Exercise requirements:
Beginning with the first line below, please repeat the material exactly, ending with the line that includes "return loft(sections, ruled=True)".

Raw data:
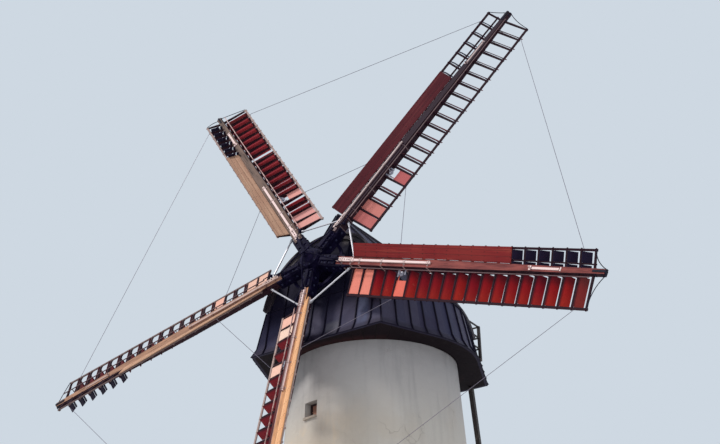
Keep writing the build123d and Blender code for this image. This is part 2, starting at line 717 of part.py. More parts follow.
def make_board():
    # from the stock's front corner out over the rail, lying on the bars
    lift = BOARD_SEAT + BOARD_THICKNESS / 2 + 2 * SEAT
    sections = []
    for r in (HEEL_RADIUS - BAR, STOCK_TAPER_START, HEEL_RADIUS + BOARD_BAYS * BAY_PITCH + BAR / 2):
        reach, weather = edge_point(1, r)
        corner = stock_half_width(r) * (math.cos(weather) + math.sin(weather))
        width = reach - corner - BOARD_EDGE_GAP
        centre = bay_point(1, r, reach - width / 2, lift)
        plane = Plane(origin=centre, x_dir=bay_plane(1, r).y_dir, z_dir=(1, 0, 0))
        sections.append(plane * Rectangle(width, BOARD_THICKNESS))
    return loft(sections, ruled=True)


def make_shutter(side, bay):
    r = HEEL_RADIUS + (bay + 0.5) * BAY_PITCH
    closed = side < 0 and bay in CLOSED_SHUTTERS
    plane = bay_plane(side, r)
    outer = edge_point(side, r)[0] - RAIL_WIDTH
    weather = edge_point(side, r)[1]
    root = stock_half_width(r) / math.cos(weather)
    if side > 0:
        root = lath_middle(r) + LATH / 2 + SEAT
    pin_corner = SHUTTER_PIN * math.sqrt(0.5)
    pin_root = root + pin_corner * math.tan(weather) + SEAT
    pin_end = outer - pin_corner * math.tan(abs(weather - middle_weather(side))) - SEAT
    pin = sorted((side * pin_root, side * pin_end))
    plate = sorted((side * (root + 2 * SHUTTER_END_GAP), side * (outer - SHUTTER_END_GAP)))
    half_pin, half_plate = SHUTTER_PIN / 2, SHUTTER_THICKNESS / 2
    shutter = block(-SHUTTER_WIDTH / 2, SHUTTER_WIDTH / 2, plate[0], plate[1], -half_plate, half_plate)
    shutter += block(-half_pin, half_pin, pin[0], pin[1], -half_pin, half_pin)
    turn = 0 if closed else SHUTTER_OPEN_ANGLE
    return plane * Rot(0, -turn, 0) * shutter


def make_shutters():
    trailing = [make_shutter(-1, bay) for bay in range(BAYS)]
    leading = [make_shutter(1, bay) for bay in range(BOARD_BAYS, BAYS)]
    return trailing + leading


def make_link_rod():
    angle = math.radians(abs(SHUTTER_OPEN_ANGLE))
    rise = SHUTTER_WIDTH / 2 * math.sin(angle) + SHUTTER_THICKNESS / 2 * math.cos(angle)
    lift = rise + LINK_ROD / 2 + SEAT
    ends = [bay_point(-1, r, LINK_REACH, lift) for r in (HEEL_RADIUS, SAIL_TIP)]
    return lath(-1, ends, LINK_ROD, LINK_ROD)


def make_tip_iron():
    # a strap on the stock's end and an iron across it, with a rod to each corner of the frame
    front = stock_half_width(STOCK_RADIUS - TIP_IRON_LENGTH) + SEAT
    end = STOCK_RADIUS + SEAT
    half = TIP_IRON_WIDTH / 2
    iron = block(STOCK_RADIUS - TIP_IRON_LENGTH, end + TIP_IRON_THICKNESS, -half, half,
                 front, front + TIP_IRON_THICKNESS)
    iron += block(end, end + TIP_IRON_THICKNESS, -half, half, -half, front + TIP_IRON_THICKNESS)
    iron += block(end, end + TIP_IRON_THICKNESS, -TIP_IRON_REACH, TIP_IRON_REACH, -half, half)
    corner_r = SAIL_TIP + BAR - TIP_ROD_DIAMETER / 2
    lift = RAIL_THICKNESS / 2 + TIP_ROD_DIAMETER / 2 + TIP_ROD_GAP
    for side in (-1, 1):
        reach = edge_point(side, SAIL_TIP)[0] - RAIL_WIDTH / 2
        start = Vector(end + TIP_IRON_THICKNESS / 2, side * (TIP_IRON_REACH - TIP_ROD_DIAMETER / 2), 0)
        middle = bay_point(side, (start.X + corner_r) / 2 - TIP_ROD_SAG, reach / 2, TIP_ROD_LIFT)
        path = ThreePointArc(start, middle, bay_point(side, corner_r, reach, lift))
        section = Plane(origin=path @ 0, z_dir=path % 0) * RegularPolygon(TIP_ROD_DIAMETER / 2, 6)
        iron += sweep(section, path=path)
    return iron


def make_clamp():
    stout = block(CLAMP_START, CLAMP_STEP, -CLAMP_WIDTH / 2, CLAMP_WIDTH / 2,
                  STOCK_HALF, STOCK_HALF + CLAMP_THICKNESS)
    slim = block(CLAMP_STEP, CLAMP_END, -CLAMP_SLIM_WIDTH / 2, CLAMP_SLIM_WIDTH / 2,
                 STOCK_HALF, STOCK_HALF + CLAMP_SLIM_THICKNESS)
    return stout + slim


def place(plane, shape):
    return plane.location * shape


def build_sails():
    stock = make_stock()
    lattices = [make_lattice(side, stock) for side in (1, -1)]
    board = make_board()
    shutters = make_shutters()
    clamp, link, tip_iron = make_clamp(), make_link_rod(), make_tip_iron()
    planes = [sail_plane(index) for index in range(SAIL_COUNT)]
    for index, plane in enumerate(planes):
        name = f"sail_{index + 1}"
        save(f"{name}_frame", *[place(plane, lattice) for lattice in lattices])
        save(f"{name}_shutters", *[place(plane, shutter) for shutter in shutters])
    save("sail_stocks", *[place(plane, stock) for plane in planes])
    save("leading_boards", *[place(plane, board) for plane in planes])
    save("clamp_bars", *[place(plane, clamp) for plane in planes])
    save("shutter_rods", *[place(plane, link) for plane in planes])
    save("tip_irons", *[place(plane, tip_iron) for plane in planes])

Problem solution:
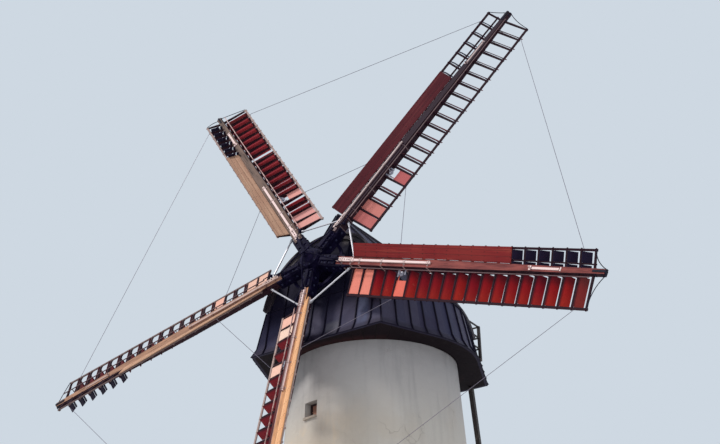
Keep writing the build123d and Blender code for this image. This is part 2, starting at line 717 of part.py. More parts follow.
def make_board():
    # from the stock's front corner out over the rail, lying on the bars
    lift = BOARD_SEAT + BOARD_THICKNESS / 2 + 2 * SEAT
    sections = []
    for r in (HEEL_RADIUS - BAR, STOCK_TAPER_START, HEEL_RADIUS + BOARD_BAYS * BAY_PITCH + BAR / 2):
        reach, weather = edge_point(1, r)
        corner = stock_half_width(r) * (math.cos(weather) + math.sin(weather))
        width = reach - corner - BOARD_EDGE_GAP
        centre = bay_point(1, r, reach - width / 2, lift)
        plane = Plane(origin=centre, x_dir=bay_plane(1, r).y_dir, z_dir=(1, 0, 0))
        sections.append(plane * Rectangle(width, BOARD_THICKNESS))
    return loft(sections, ruled=True)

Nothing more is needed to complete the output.